* _Goal of the exercise_:
Read the data and repeat it in full, exactly.
--- START Information shown ---
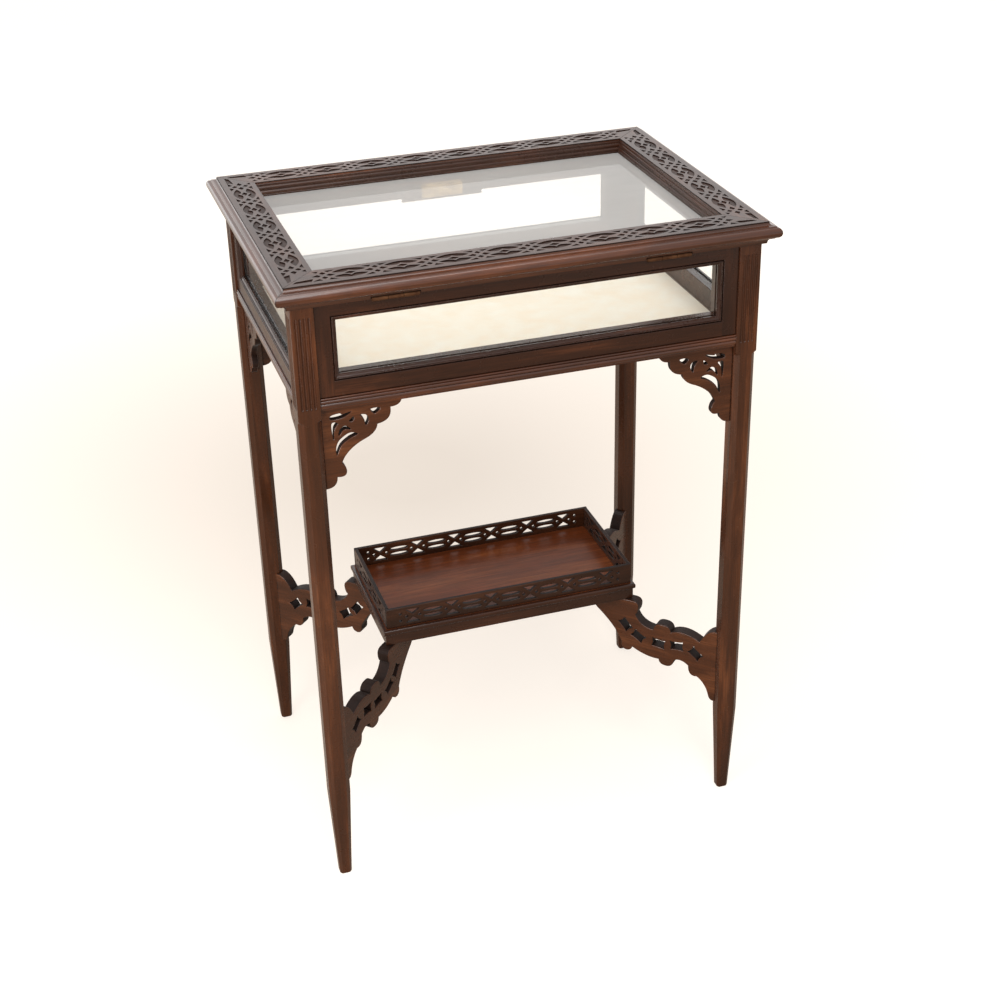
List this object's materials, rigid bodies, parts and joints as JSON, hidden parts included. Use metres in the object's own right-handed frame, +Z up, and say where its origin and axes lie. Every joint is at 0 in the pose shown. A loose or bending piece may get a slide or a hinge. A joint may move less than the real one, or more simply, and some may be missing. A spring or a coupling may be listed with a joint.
{
  "type": "display table",
  "caption": "Display table with a hinged glazed lid, glazed sides, fluted square legs, pierced spandrels and a galleried tray on pierced stretchers.",
  "frame": {"origin": "on the floor, under the middle of the table", "axes": "+Z up, +X to the right along the long side, -Y towards the hinged side of the lid"},
  "size_m": [0.552, 0.3978, 0.76],
  "materials": {
    "mahogany": "dark red-brown mahogany, polished, with darker hollows",
    "tray_mahogany": "redder mahogany board, polished, grain along the length",
    "clear_glass": "clear polished glass",
    "brass": "old lacquered brass",
    "steel": "dull steel",
    "cream_cloth": "cream cloth laid over a board"
  },
  "bodies": {
    "table": {"leg_near_left": "mahogany", "stretcher_near_left": "mahogany", "leg_near_right": "mahogany", "stretcher_near_right": "mahogany", "leg_far_right": "mahogany", "stretcher_far_right": "mahogany", "leg_far_left": "mahogany", "stretcher_far_left": "mahogany", "frame_near": "mahogany", "glass_near": "clear_glass", "glass_bead_near": "mahogany", "astragal_near": "mahogany", "gallery_near": "mahogany", "frame_right": "mahogany", "glass_right": "clear_glass", "glass_bead_right": "mahogany", "astragal_right": "mahogany", "gallery_right": "mahogany", "frame_far": "mahogany", "glass_far": "clear_glass", "glass_bead_far": "mahogany", "astragal_far": "mahogany", "gallery_far": "mahogany", "frame_left": "mahogany", "glass_left": "clear_glass", "glass_bead_left": "mahogany", "astragal_left": "mahogany", "gallery_left": "mahogany", "spandrel_near_left": "mahogany", "spandrel_near_right": "mahogany", "spandrel_right_near": "mahogany", "spandrel_right_far": "mahogany", "spandrel_far_right": "mahogany", "spandrel_far_left": "mahogany", "spandrel_left_far": "mahogany", "spandrel_left_near": "mahogany", "tray_frame": "mahogany", "tray_board": "tray_mahogany", "base_board": "mahogany", "lining_panel": "cream_cloth", "hinge_case_leaf_left": "brass", "hinge_pin_left": "steel", "hinge_case_leaf_right": "brass", "hinge_pin_right": "steel", "lock_block": "mahogany", "lock_case": "brass", "escutcheon": "brass"},
    "lid": {"lid_rail_near": "mahogany", "lid_rail_right": "mahogany", "lid_rail_far": "mahogany", "lid_rail_left": "mahogany", "lid_glass": "clear_glass", "lid_glass_bead": "mahogany", "hinge_lid_leaf_left": "brass", "hinge_lid_leaf_right": "brass", "lock_strike": "brass"},
    "bolt": {"lock_bolt": "steel"}
  },
  "joints": [
    {"name": "lid_hinge", "type": "hinge", "parent": "table", "child": "lid", "pos_m": [0, -0.1857, 0.73485], "axis": [1, 0, 0], "range_deg": [0, 95]},
    {"name": "bolt_slide", "type": "slide", "parent": "table", "child": "bolt", "axis": [1, 0, 0], "range_m": [0, 0.007]}
  ]
}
--- END Information shown ---
* _In response_:
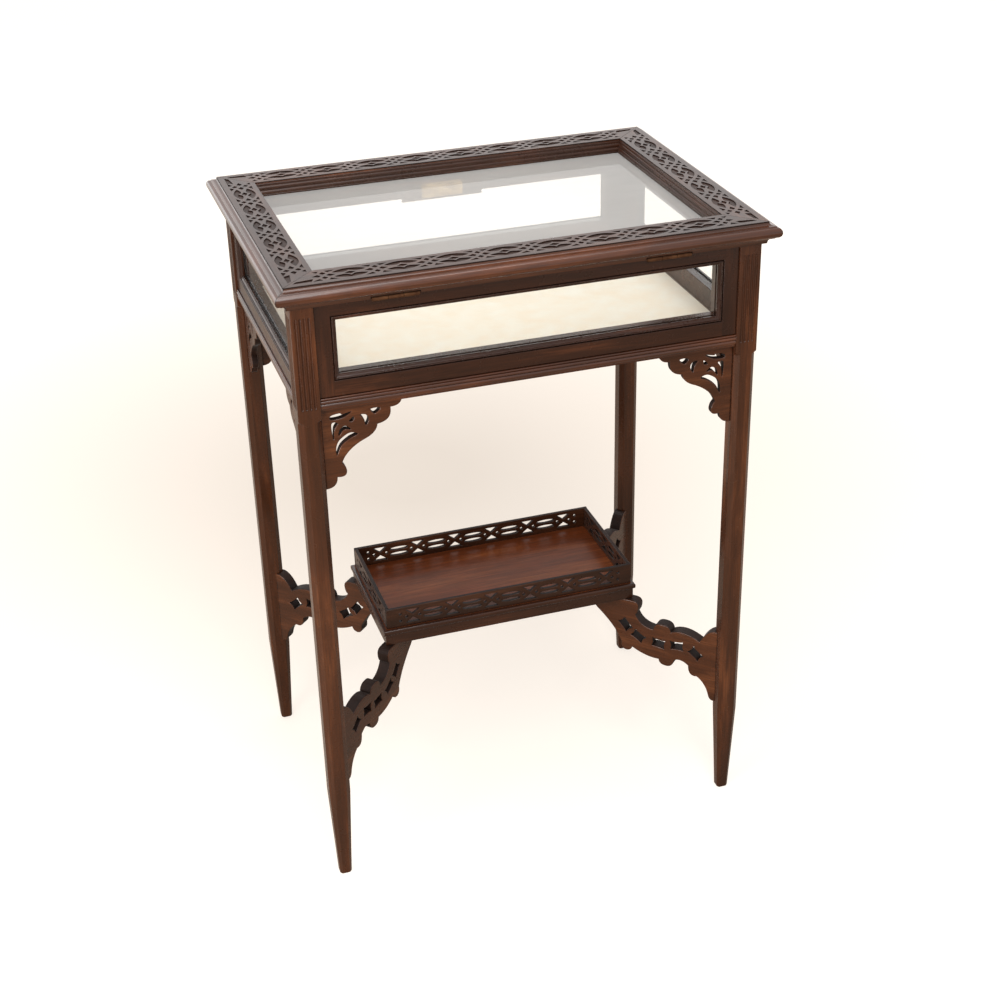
List this object's materials, rigid bodies, parts and joints as JSON, hidden parts included. Use metres in the object's own right-handed frame, +Z up, and say where its origin and axes lie. Every joint is at 0 in the pose shown. A loose or bending piece may get a slide or a hinge. A joint may move less than the real one, or more simply, and some may be missing. A spring or a coupling may be listed with a joint.
{
  "type": "display table",
  "caption": "Display table with a hinged glazed lid, glazed sides, fluted square legs, pierced spandrels and a galleried tray on pierced stretchers.",
  "frame": {"origin": "on the floor, under the middle of the table", "axes": "+Z up, +X to the right along the long side, -Y towards the hinged side of the lid"},
  "size_m": [0.552, 0.3978, 0.76],
  "materials": {
    "mahogany": "dark red-brown mahogany, polished, with darker hollows",
    "tray_mahogany": "redder mahogany board, polished, grain along the length",
    "clear_glass": "clear polished glass",
    "brass": "old lacquered brass",
    "steel": "dull steel",
    "cream_cloth": "cream cloth laid over a board"
  },
  "bodies": {
    "table": {"leg_near_left": "mahogany", "stretcher_near_left": "mahogany", "leg_near_right": "mahogany", "stretcher_near_right": "mahogany", "leg_far_right": "mahogany", "stretcher_far_right": "mahogany", "leg_far_left": "mahogany", "stretcher_far_left": "mahogany", "frame_near": "mahogany", "glass_near": "clear_glass", "glass_bead_near": "mahogany", "astragal_near": "mahogany", "gallery_near": "mahogany", "frame_right": "mahogany", "glass_right": "clear_glass", "glass_bead_right": "mahogany", "astragal_right": "mahogany", "gallery_right": "mahogany", "frame_far": "mahogany", "glass_far": "clear_glass", "glass_bead_far": "mahogany", "astragal_far": "mahogany", "gallery_far": "mahogany", "frame_left": "mahogany", "glass_left": "clear_glass", "glass_bead_left": "mahogany", "astragal_left": "mahogany", "gallery_left": "mahogany", "spandrel_near_left": "mahogany", "spandrel_near_right": "mahogany", "spandrel_right_near": "mahogany", "spandrel_right_far": "mahogany", "spandrel_far_right": "mahogany", "spandrel_far_left": "mahogany", "spandrel_left_far": "mahogany", "spandrel_left_near": "mahogany", "tray_frame": "mahogany", "tray_board": "tray_mahogany", "base_board": "mahogany", "lining_panel": "cream_cloth", "hinge_case_leaf_left": "brass", "hinge_pin_left": "steel", "hinge_case_leaf_right": "brass", "hinge_pin_right": "steel", "lock_block": "mahogany", "lock_case": "brass", "escutcheon": "brass"},
    "lid": {"lid_rail_near": "mahogany", "lid_rail_right": "mahogany", "lid_rail_far": "mahogany", "lid_rail_left": "mahogany", "lid_glass": "clear_glass", "lid_glass_bead": "mahogany", "hinge_lid_leaf_left": "brass", "hinge_lid_leaf_right": "brass", "lock_strike": "brass"},
    "bolt": {"lock_bolt": "steel"}
  },
  "joints": [
    {"name": "lid_hinge", "type": "hinge", "parent": "table", "child": "lid", "pos_m": [0, -0.1857, 0.73485], "axis": [1, 0, 0], "range_deg": [0, 95]},
    {"name": "bolt_slide", "type": "slide", "parent": "table", "child": "bolt", "axis": [1, 0, 0], "range_m": [0, 0.007]}
  ]
}